___ Source data ___

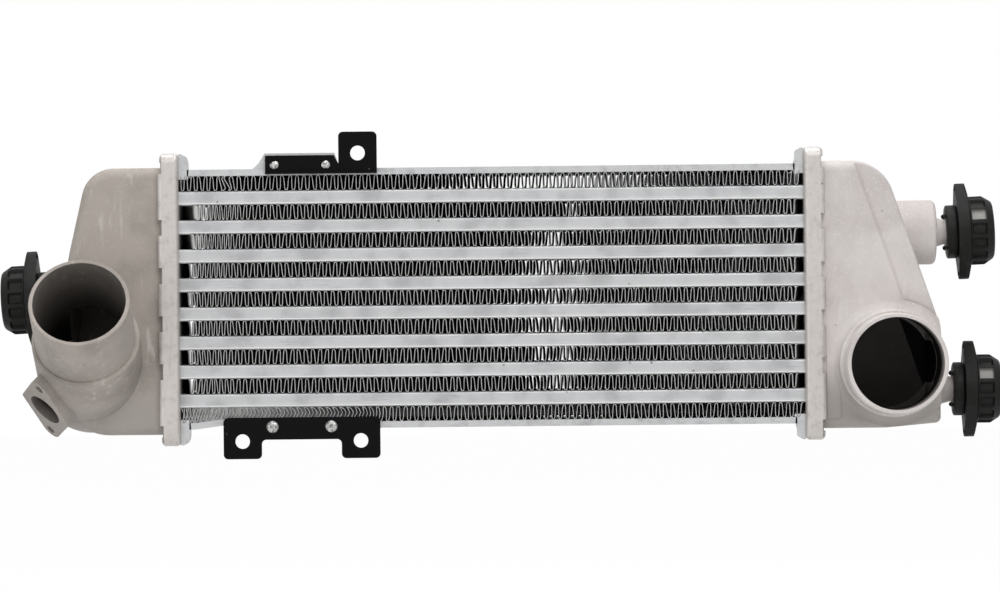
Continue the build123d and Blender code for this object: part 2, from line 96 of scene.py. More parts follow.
class FinSettings(bpy.types.PropertyGroup):
    """Sizes and colours of the folded fin rows."""
    pitch: length("Fold pitch", "Run of one whole wave of a fin row", 3.45 * MM)
    outer_pitch: length("Outer fold pitch", "Run of one wave in the top and bottom rows", 3.6 * MM)
    sheet: length("Sheet", "Thickness of the folded sheet, with its braze", 0.3 * MM)
    wander: length("Wander", "How far a fold drifts along the core's depth", 0.4 * MM)
    lean: length("Lean", "How far a fold's wall may lean either way", 0.35 * MM)
    bow: length("Bow", "How far the folds bow sideways at the middle of the core's depth", 2.1 * MM)
    outer_bow: length("Top row's bow", "The same in the top row, which can be seen through", 0.7 * MM)
    cross: length("Cross", "How far the bottom row's front folds lean against those behind them", 0.9 * MM)
    edge_colour: colour("Cut edge", "Colour of the sheet's cut edge", shade(188, 188, 187))
    # Painted shade: the sheet's colour deep between two tubes, where light does not reach
    painted_shade_colour: colour("Deep colour", "Colour of the sheet deep between two tubes", shade(42, 42, 41))


class TubeSettings(bpy.types.PropertyGroup):
    """Sizes and colours of the flat tubes and side plates."""
    nose_radius: length("Nose radius", "Rounding of the tube's long edges", 1.1 * MM)
    bead: length("Bead", "How far the braze bead stands along the lower edge", 0.18 * MM)
    body_colour: colour("Aluminium", "Colour of the brazed tubes", shade(192, 193, 194))
    # Painted highlight along the bead on the tube's lower edge
    bead_highlight_colour: colour("Bead colour", "Colour of the bright lower edge", shade(236, 237, 236))
    stain_colour: colour("Stain", "Colour of scratches and flux stains", shade(150, 150, 152))


class CastingSettings(bpy.types.PropertyGroup):
    """Colours of the two cast tanks."""
    left_colour: colour("Left casting", "Colour of the left tank", shade(173, 165, 158))
    left_shade: colour("Left casting, dark", "Colour of its darker patches", shade(150, 143, 136))
    right_colour: colour("Right casting", "Colour of the right tank", shade(212, 206, 203))
    right_shade: colour("Right casting, dark", "Colour of its darker patches", shade(196, 189, 186))
    spark_colour: colour("Grain", "Colour of the light grains", shade(228, 224, 220))
    # Painted shade towards the castings' lower edge
    low_shade_colour: colour(
        "Lower casting", "Colour of the castings towards their lower edge", shade(150, 145, 140))
    # Painted shade deep inside the spigots and the sensor's bore
    bore_shade_colour: colour("Bore", "Colour deep inside the spigots and the sensor's bore", shade(22, 20, 18))
    grain_scale: bpy.props.FloatProperty(
        name="Grain scale", description="Grains in a metre of casting", default=900, min=1)


class SheetSettings(bpy.types.PropertyGroup):
    """Colours of the header plates, brackets and rivets."""
    header_colour: colour("Header", "Colour of the crimped header plates", shade(197, 192, 188))
    header_stain: colour("Header stain", "Colour of flux and scratches on them", shade(168, 163, 159))
    bracket_colour: colour("Bracket", "Colour of the painted brackets", shade(14, 14, 15))
    bracket_bevel: length("Bracket bevel", "Width of the brackets' broken edges", 0.25 * MM)
    rivet_colour: colour("Rivet", "Colour of the rivets", shade(196, 196, 194))


class BushSettings(bpy.types.PropertyGroup):
    """Sizes and colours of the rubber mounts."""
    base_radius: length("Base radius", "Radius of the collar on the tank's side", 13.5 * MM)
    drum_radius: length("Drum radius", "Radius of the ribbed drum", 17.3 * MM)
    waist_radius: length("Waist radius", "Radius of the flange between its ears", 17.5 * MM)
    ear_radius: length("Ear radius", "Radius of the flange's ears", 5.5 * MM)
    pocket_depth: length("Pocket depth", "Depth of the drum's windows", 1.6 * MM)
    left_tilt: rotation("Left tilt", "How far the left mount sags on its pin", 2.6)
    upper_right_tilt: rotation(
        "Upper right tilt", "How far the upper right mount sags on its pin", 2.4)
    rubber_colour: colour("Rubber", "Colour of the moulded rubber", shade(28, 28, 27))
    scuff_colour: colour("Scuff", "Colour of its scuffed edges", shade(66, 66, 66))


class StageSettings(bpy.types.PropertyGroup):
    """The camera's place, the floor's height and the soft light."""
    camera_place: point("Camera", "Where the camera stands", (0.0266, -2.2, -0.00425))
    camera_target: point("Target", "The point at the middle of the picture", (0.0041, 0, 0.0005))
    roll: rotation("Roll", "How far the camera leans to the right", 0.6)
    view_width: length("View width", "Width that the picture covers at the core's face", 500 * MM)
    floor_height: bpy.props.FloatProperty(
        name="Floor", description="Height of the floor", default=-0.3, unit="LENGTH")
    ambient: share("Ambient", "Strength of the soft light from all round", 0.38)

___

Pull out every line containing "from".

• Finished task:
Continue the build123d and Blender code for this object: part 2, from line 96 of scene.py. More parts follow.
    ambient: share("Ambient", "Strength of the soft light from all round", 0.38)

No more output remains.